__ITEMS__.
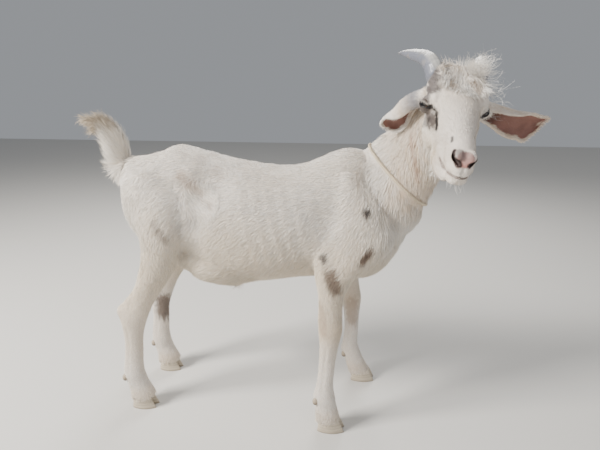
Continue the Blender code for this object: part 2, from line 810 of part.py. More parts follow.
def horn_path(side):
    table = numbered(HORN)
    rows = table_curve(table, stations(table, 3))
    root = HORN[1][1]
    outs = root + (rows[:, 1] - root) * HORN_SPREAD[side]
    centres = np.array([HEAD_FRAME @ Vector((row[0], side * y, row[2])) for row, y in zip(rows, outs)])
    return centres, rows[:, 3]


def horn(side, name, home, extra=0.0):
    centres, radii = horn_path(side)
    ups = [(0, 0, 1)] * len(radii)
    radii = radii + extra
    made = limb(name, centres, ups, radii, radii * 0.92, HORN_SIDES, home)
    triangulate(made)
    return made


def ear_surface(word):
    """Rows of points across the hollow of the ear, from root to tip, and the points of its axis."""
    axis, root_faces, tip_faces, turning, broad, roll, drift = EARS[word]
    table = numbered([HEAD_FRAME @ Vector(p) for p in axis])
    at = np.linspace(0, 1, EAR_STEPS)
    centres = table_curve(table, at * (len(axis) - 1))
    along = np.gradient(centres, axis=0)
    turn = HEAD_FRAME.to_quaternion()
    widest = max(row[1] for row in EAR_SECTION[word])
    rows = []
    for centre, way, t, (half, angle) in zip(centres, along, at, table_curve(EAR_SECTION[word], at)):
        way = Vector(way).normalized()
        share = min(max((t - turning[0]) / (turning[1] - turning[0]), 0.0), 1.0)
        share *= share * (3 - 2 * share)
        faces = turn @ Vector(root_faces).lerp(Vector(tip_faces), share)
        faces = (faces - way * faces.dot(way)).normalized()
        across = way.cross(faces)
        angle = min(math.radians(angle) * roll, math.radians(160))
        radius = half * broad / angle
        deep = radius * (1 - math.cos(angle))
        shift = across * drift * (widest - half) * (t > 0.7)
        row = []
        for s in np.linspace(-1, 1, EAR_ACROSS + 1):
            reach = radius * (1 - math.cos(s * angle)) - 0.6 * deep
            row.append(Vector(centre) + shift + across * radius * math.sin(s * angle) + faces * reach)
        rows.append(row)
    return rows, centres


def ear(word, home):
    rows, centres = ear_surface(word)
    wide = EAR_ACROSS + 1
    points = [p for row in rows for p in row]
    faces = []
    for r in range(len(rows) - 1):
        for s in range(EAR_ACROSS):
            a = r * wide + s
            faces.append((a, a + 1, a + wide + 1, a + wide))
    made = mesh_object("ear_" + word, points, faces, home)
    shell = made.modifiers.new("thickness", "SOLIDIFY")
    shell.thickness = EAR_THICKNESS
    shell.offset = 0
    apply(made)
    triangulate(made)
    face_out(made)
    root = [centres[0] + (centres[0] - centres[2]) * k for k in (0.6, 0.2, -0.35, -0.75)]
    radii = [0.0100, 0.0120, 0.0125, 0.0090]
    plug = limb("ear_root", root, [(0, 0, 1)] * 4, radii, radii, 12, home)
    boolean(made, "UNION", plug)
    return made


def triangulate(thing):
    shape = bmesh.new()
    shape.from_mesh(thing.data)
    bmesh.ops.triangulate(shape, faces=shape.faces, quad_method="FIXED")
    shape.to_mesh(thing.data)
    shape.free()


def swollen(name, thing, by, home):
    """A copy pushed outwards, so that what it cuts keeps clear of the original."""
    made = bpy.data.objects.new(name, thing.data.copy())
    home.objects.link(made)
    shape = bmesh.new()
    shape.from_mesh(made.data)
    shape.normal_update()
    for point in shape.verts:
        point.co += point.normal * by * point.calc_shell_factor()
    shape.to_mesh(made.data)
    shape.free()
    return made


def claw(name, heel, toe, out, side, inner, home):
    """One of the two toes of a hoof: side is the leg's, inner is 1 for the toe nearer the mid plane."""
    width = 0.0105
    middle = out * side - side * inner * (width + CLEFT / 2)
    rings = []
    turn = np.linspace(0, 2 * math.pi, 14, endpoint=False)
    for k in (0.0, 0.08, 0.55, 1.0):
        rear = heel + 0.004 * k
        front = toe - 0.016 * k
        x = (rear + front) / 2 + (front - rear) / 2 * np.cos(turn)
        narrow = 1 - 0.42 * np.clip(np.cos(turn), 0, 1) ** 2
        half = width * (1.0 if k else 0.94) * (1 - 0.05 * k)
        y = middle + half * np.sin(turn) * narrow - side * inner * -0.0015 * np.clip(np.cos(turn), 0, 1)
        top = CORONET_LEVEL + CORONET_RISE * (x - coronet_middle(heel, toe)) - GAP
        rings.append(np.stack([x, y, top * k], 1))
    return loft(name, rings, home)


def coronet_middle(heel, toe):
    """Where along a foot its sloping upper edge has its middle height."""
    return (heel + toe) / 2 - 0.004


def dewclaw(word, out, side, inner, home, extra=0.0):
    """The small horny claw behind a fetlock, sunk by half into the leg."""
    x, z = DEWCLAW_PLACE[word]
    y = side * out - side * inner * DEWCLAW_APART
    radii = tuple(radius + extra for radius in DEWCLAW_RADII)
    return ball("dewclaw", (x, y, z), radii, home, segments=10, rings=7)


def feet():
    """Every foot: name, heel x, toe x, distance from the mid plane, side."""
    for side, word in ((1, "left"), (-1, "right")):
        step = 0.074 if side > 0 else 0.0
        yield "fore_" + word, 0.193 + step, 0.257 + step, 0.105, side
        yield "hind_" + word, -0.284, -0.222, 0.082, side


def collar(neck_piece, home):
    """A rope that lies round the neck, its route read from the neck's own surface."""
    centre = Vector((0.350, -0.035, 0.604))
    normal = Vector((0.66, -0.10, 0.74)).normalized()
    up = Vector((-0.7, 0.0, 0.7))
    up = (up - normal * up.dot(normal)).normalized()
    side = normal.cross(up)
    steps = 36
    reach = []
    for k in range(steps):
        turn = 2 * math.pi * k / steps
        way = up * math.cos(turn) + side * math.sin(turn)
        found = []
        for level in (-0.5, 0.0, 0.5):
            start = centre + way * 0.16 + normal * level * COLLAR_THICKNESS
            hit, where, _, _ = neck_piece.ray_cast(start, -way)
            found.append((where - centre).dot(way) if hit else 0.0)
        reach.append(max(found))
    reach = np.array(reach)
    for _ in range(3):
        reach = np.maximum(reach, (np.roll(reach, 1) + np.roll(reach, -1)) / 2)
    rings = []
    sides = 8
    radius = COLLAR_THICKNESS / 2
    for k in range(steps):
        turn = 2 * math.pi * k / steps
        way = up * math.cos(turn) + side * math.sin(turn)
        middle = centre + way * (reach[k] + radius + COLLAR_CLEARANCE)
        ring = []
        for s in range(sides):
            a = 2 * math.pi * s / sides
            ring.append(middle + way * radius * math.cos(a) + normal * radius * math.sin(a))
        rings.append(ring)
    faces = []
    for r in range(steps):
        for s in range(sides):
            a, b = r * sides + s, r * sides + (s + 1) % sides
            c, d = ((r + 1) % steps) * sides + (s + 1) % sides, ((r + 1) % steps) * sides + s
            faces.append((a, b, c, d))
    made = mesh_object("collar", [p for ring in rings for p in ring], faces, home)
    face_out(made)
    return made


def settle(home):
    """Moves every mesh so that the origin is the bottom centre of the whole animal's box."""
    low, high = Vector((9, 9, 9)), Vector((-9, -9, -9))
    for thing in home.objects:
        for point in thing.data.vertices:
            low = Vector(map(min, low, point.co))
            high = Vector(map(max, high, point.co))
    shift = Matrix.Translation((-(low.x + high.x) / 2, -(low.y + high.y) / 2, -low.z))
    for thing in home.objects:
        thing.data.transform(shift)


def main():
    clear_scene()
    animal = group("nubian_goat")
    cutters = group("cutters")
    sides = ((1, "left"), (-1, "right"))

    forms = [torso(animal), neck(animal), tail(animal)]
    for side, word in sides:
        forms.append(leg("hind_" + word, HIND_LEG, side, animal))
        forms.append(leg("fore_" + word, FORE_LEG, side, animal, LEFT_STEP if side > 0 else None))
    forms += masses(BODY_MASSES, Matrix(), animal)
    body = fuse("body", forms, BODY_VOXEL, animal)
    smooth(body, 6)
    thin(body, BODY_TRIANGLES)
    blades = group("blades")
    body_blades(blades)
    boolean(body, "DIFFERENCE", blades)
    pieces = part(body, BODY_PIECES, animal)
    fringe = group("fringe")
    tail_locks(fringe)
    boolean(pieces["tail"], "UNION", fringe)
    keep_largest(pieces["tail"])

    forms = [head(animal), neck(animal)] + masses(HEAD_MASSES, HEAD_FRAME, animal)
    for side, word in sides:
        forms.append(eye(side, "orbit", animal, LID_THICKNESS))
    skull = fuse("head", forms, HEAD_VOXEL, animal)
    smooth(skull, 4)
    thin(skull, HEAD_TRIANGLES)
    skin = swollen("skin", skull, GAP, cutters)

    middle, normal, across = neck_end_plane()
    away = blade("away", middle + normal * 0.3, normal, across, 0.3, 0.3, cutters, 0.6 + GAP)
    boolean(skull, "DIFFERENCE", away)
    keep_largest(skull)
    tuft = group("tuft")
    poll_locks(skull, tuft)
    boolean(skull, "UNION", tuft)
    for side, word in sides:
        boolean(skull, "DIFFERENCE", horn(side, "horn_hole", cutters, GAP))
        horn(side, "horn_" + word, animal)
        boolean(skull, "DIFFERENCE", eye(side, "socket", cutters, GAP))
        boolean(skull, "DIFFERENCE", eye_opening(side, cutters))
        eye(side, "eye_" + word, animal)
        boolean(skull, "DIFFERENCE", nostril_cutter(side, cutters))
    boolean(skull, "DIFFERENCE", mouth_cutter(cutters))
    keep_largest(skull)
    skull.name = "head"

    for side, word in sides:
        made = ear(word, animal)
        trim = bpy.data.objects.new("trim", skin.data)
        cutters.objects.link(trim)
        boolean(made, "DIFFERENCE", trim)
        boolean(made, "DIFFERENCE", swollen("nape", pieces["neck"], GAP, cutters))
        keep_largest(made)
    bpy.data.objects.remove(skin)

    for word, heel, toe, out, side in feet():
        shank = pieces[word.replace("fore", "foreleg").replace("hind", "hindleg")]
        for inner, where in ((1, "inner"), (-1, "outer")):
            claw("hoof_%s_%s" % (word, where), heel, toe, out, side, inner, animal)
            boolean(shank, "DIFFERENCE", dewclaw(word, out, side, inner, cutters, GAP))
            dewclaw(word, out, side, inner, animal).name = "dewclaw_%s_%s" % (word, where)

    collar(pieces["neck"], animal)
    settle(animal)
    for thing in animal.objects:
        start = next(word for word in PAINT if thing.name.startswith(word))
        paint(thing, *PAINT[start])


main()
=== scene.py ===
"""The looks of a standing young Nubian goat buck: skin, coat, horns, hooves, eyes and rope collar.

Metres. The animal is drawn in its own frame, +X from tail to chest, +Y to its left, round a point on the
ground midway between its feet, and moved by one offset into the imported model's frame.
"""

import math

import bmesh
import bpy
import numpy as np
from mathutils import Matrix, Vector, bvhtree, kdtree


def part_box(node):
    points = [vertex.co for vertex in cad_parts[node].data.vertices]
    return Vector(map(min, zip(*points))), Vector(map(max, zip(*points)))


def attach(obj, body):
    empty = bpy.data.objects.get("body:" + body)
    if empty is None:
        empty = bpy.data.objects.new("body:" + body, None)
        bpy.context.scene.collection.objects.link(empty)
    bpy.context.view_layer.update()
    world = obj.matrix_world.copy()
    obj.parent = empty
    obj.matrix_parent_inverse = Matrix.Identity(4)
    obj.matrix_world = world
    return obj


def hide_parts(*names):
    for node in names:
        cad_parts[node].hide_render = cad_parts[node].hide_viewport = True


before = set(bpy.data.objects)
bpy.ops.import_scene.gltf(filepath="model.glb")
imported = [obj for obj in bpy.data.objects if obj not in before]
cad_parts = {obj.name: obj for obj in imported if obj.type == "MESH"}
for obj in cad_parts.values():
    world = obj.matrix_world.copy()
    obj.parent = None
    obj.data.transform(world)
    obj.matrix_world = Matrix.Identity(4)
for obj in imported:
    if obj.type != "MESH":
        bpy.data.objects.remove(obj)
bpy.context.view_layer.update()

SEED = 11
GAP = 0.0003

# Main sizes of the animal, as in the solids, apart from the eye's opening, which is narrower here
HEAD_LENGTH = 0.222
EYE_RADIUS = 0.0125
LID_THICKNESS = 0.0022
EYE_OPENING = (0.0108, 0.0031)
EAR_THICKNESS = 0.0028
COLLAR_THICKNESS = 0.0056
HOOF_TOP_FRONT = 0.036
HOOF_TOP_REAR = 0.021
CLEFT = 0.0016
CORONET_LEVEL = (HOOF_TOP_FRONT + HOOF_TOP_REAR) / 2
CORONET_RISE = (HOOF_TOP_FRONT - HOOF_TOP_REAR) / 0.06
DEWCLAW_RADII = (0.0070, 0.0060, 0.0095)
DEWCLAW_APART = 0.0115
CLAW_HALF_WIDTH = 0.0105
# Feet: heel x, toe x, distance from the mid plane; and how far the left fore foot stands ahead
FORE_FOOT = (0.193, 0.257, 0.105)
HIND_FOOT = (-0.284, -0.222, 0.082)
FORE_STEP = 0.074

# How finely the skin is made
SKIN_VOXEL = 0.0023
SKIN_TRIANGLES = 165000
RING_SIDES = 72
RINGS_PER_SPAN = 10
EAR_STEPS = 64
EAR_ACROSS = 28

# The head's own frame: x from poll to lips, y to the animal's left, z to the crown, in head lengths
HEAD_PLACE = Vector((0.421, -0.147, 0.760))
HEAD_FRAME = (
    Matrix.Translation(HEAD_PLACE)
    @ Matrix.Rotation(math.radians(-91.2), 4, "Z")
    @ Matrix.Rotation(math.radians(18.6), 4, "Y")
    @ Matrix.Rotation(math.radians(-6.3), 4, "X")
    @ Matrix.Scale(HEAD_LENGTH, 4)
)

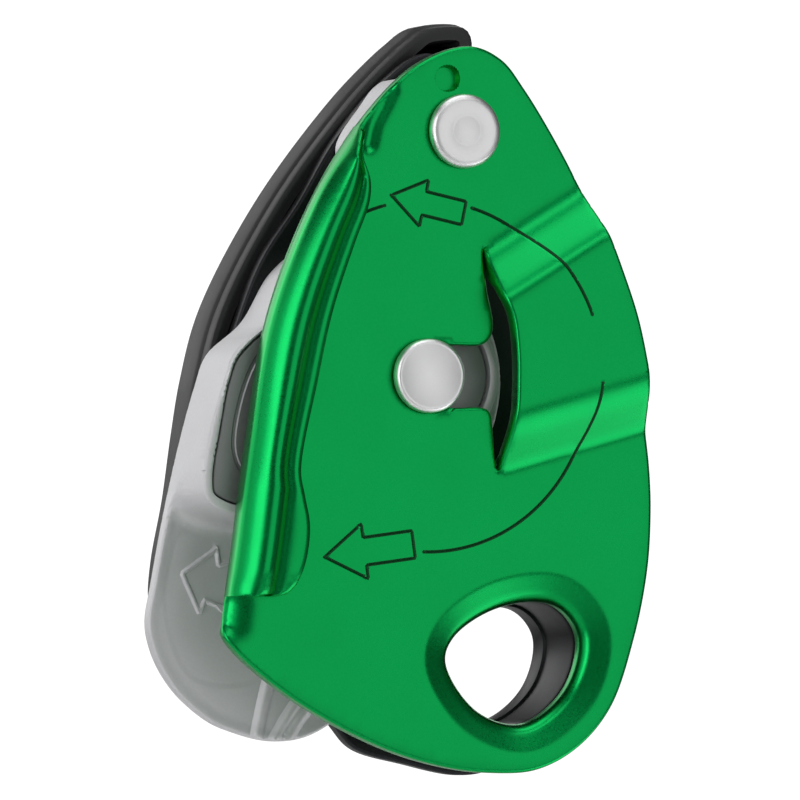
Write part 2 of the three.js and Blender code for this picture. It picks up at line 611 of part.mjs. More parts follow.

__WHAT THE EXERCISE ASKS__. Please extract exactly, and only, the lines from the line containing "bpy.data.objects.remove(obj)" through the last line of the records.

__ANSWER TO THIS TASK__.
        bpy.data.objects.remove(obj)
bpy.context.view_layer.update()

SEED = 11
GAP = 0.0003

# Main sizes of the animal, as in the solids, apart from the eye's opening, which is narrower here
HEAD_LENGTH = 0.222
EYE_RADIUS = 0.0125
LID_THICKNESS = 0.0022
EYE_OPENING = (0.0108, 0.0031)
EAR_THICKNESS = 0.0028
COLLAR_THICKNESS = 0.0056
HOOF_TOP_FRONT = 0.036
HOOF_TOP_REAR = 0.021
CLEFT = 0.0016
CORONET_LEVEL = (HOOF_TOP_FRONT + HOOF_TOP_REAR) / 2
CORONET_RISE = (HOOF_TOP_FRONT - HOOF_TOP_REAR) / 0.06
DEWCLAW_RADII = (0.0070, 0.0060, 0.0095)
DEWCLAW_APART = 0.0115
CLAW_HALF_WIDTH = 0.0105
# Feet: heel x, toe x, distance from the mid plane; and how far the left fore foot stands ahead
FORE_FOOT = (0.193, 0.257, 0.105)
HIND_FOOT = (-0.284, -0.222, 0.082)
FORE_STEP = 0.074

# How finely the skin is made
SKIN_VOXEL = 0.0023
SKIN_TRIANGLES = 165000
RING_SIDES = 72
RINGS_PER_SPAN = 10
EAR_STEPS = 64
EAR_ACROSS = 28

# The head's own frame: x from poll to lips, y to the animal's left, z to the crown, in head lengths
HEAD_PLACE = Vector((0.421, -0.147, 0.760))
HEAD_FRAME = (
    Matrix.Translation(HEAD_PLACE)
    @ Matrix.Rotation(math.radians(-91.2), 4, "Z")
    @ Matrix.Rotation(math.radians(18.6), 4, "Y")
    @ Matrix.Rotation(math.radians(-6.3), 4, "X")
    @ Matrix.Scale(HEAD_LENGTH, 4)
)

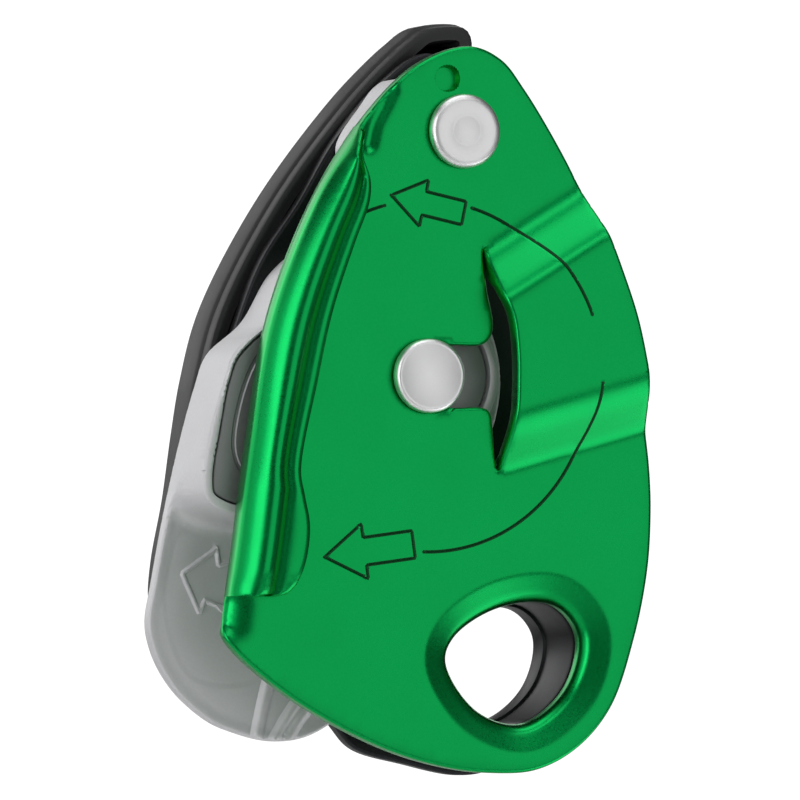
Write part 2 of the three.js and Blender code for this picture. It picks up at line 611 of part.mjs. More parts follow.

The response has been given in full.